His answer: “Katrina.”

As a New Orleans native, the aftermath of the historic hurricane was challenging both personally and professionally.

“I had five siblings and my parents who lost everything. I was trying to do what I could for them along with overseeing everything at the property,” said Jacques. “There was a lot of pressure because so many people were depending on me to get the building back up, including tenants who needed to come to work for their livelihoods.”

Jacques and the entire property management team came through in an enormous way. 1515/1555 Poydras were the first two office buildings to re-open in the New Orleans CBD after Hurricane Katrina.

To this day, Jacques considers emergency response one of his strengths as an engineer.

“It brings me back to my roots,” he said. “You have to be more hands on in an emergency.”

When not in the midst of an engineering emergency, you can find Jacques following LSU baseball and football with his family and friends. The Legrand’s have been following the teams since the 1970s and travel to many games out of town, including the College World Series. On college football Saturday’s you can find Jacques, Ferrell Brunet (Big Chief) and Christian Legrand (Unka Chris) cooking seafood for a tailgate of up to 60 friends and family members, a tradition his in-laws passed down to him and his tailgate team.

“With us, traditions don’t die. They just continue.”

Perhaps that’s why Jacques has found himself at 1515 Poydras for 35 years.
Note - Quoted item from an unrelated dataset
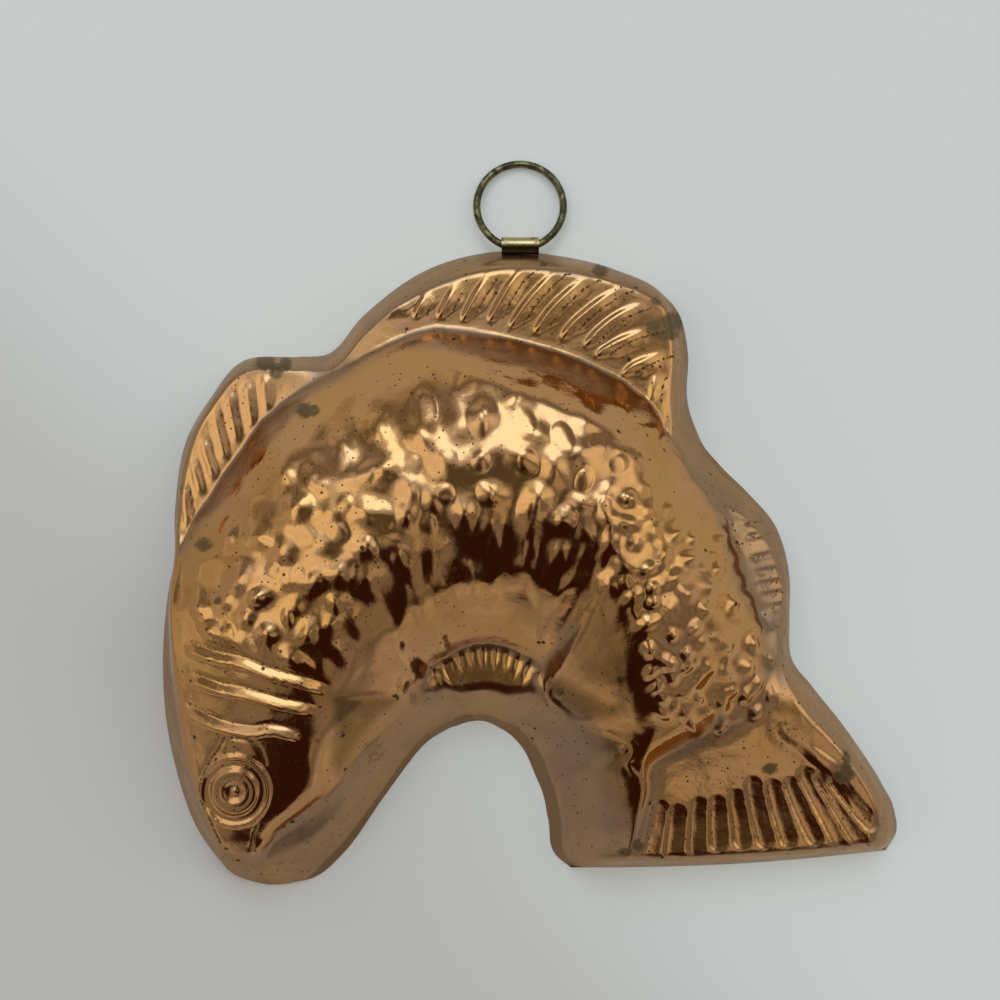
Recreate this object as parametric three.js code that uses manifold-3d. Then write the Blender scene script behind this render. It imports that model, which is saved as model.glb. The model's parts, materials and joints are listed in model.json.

“All my managers have pushed me. JLL always encourages their employees to be at the top of their game. It’s a challenge, but I think it’s a fun part of the job,” he said. “One of the things I’ve really liked is the engineering services conference. I have built numerous personal friendships over the years. Having other people who are in the field who you can collaborate with and bounce ideas off of is one of the things I really like about working at JLL.”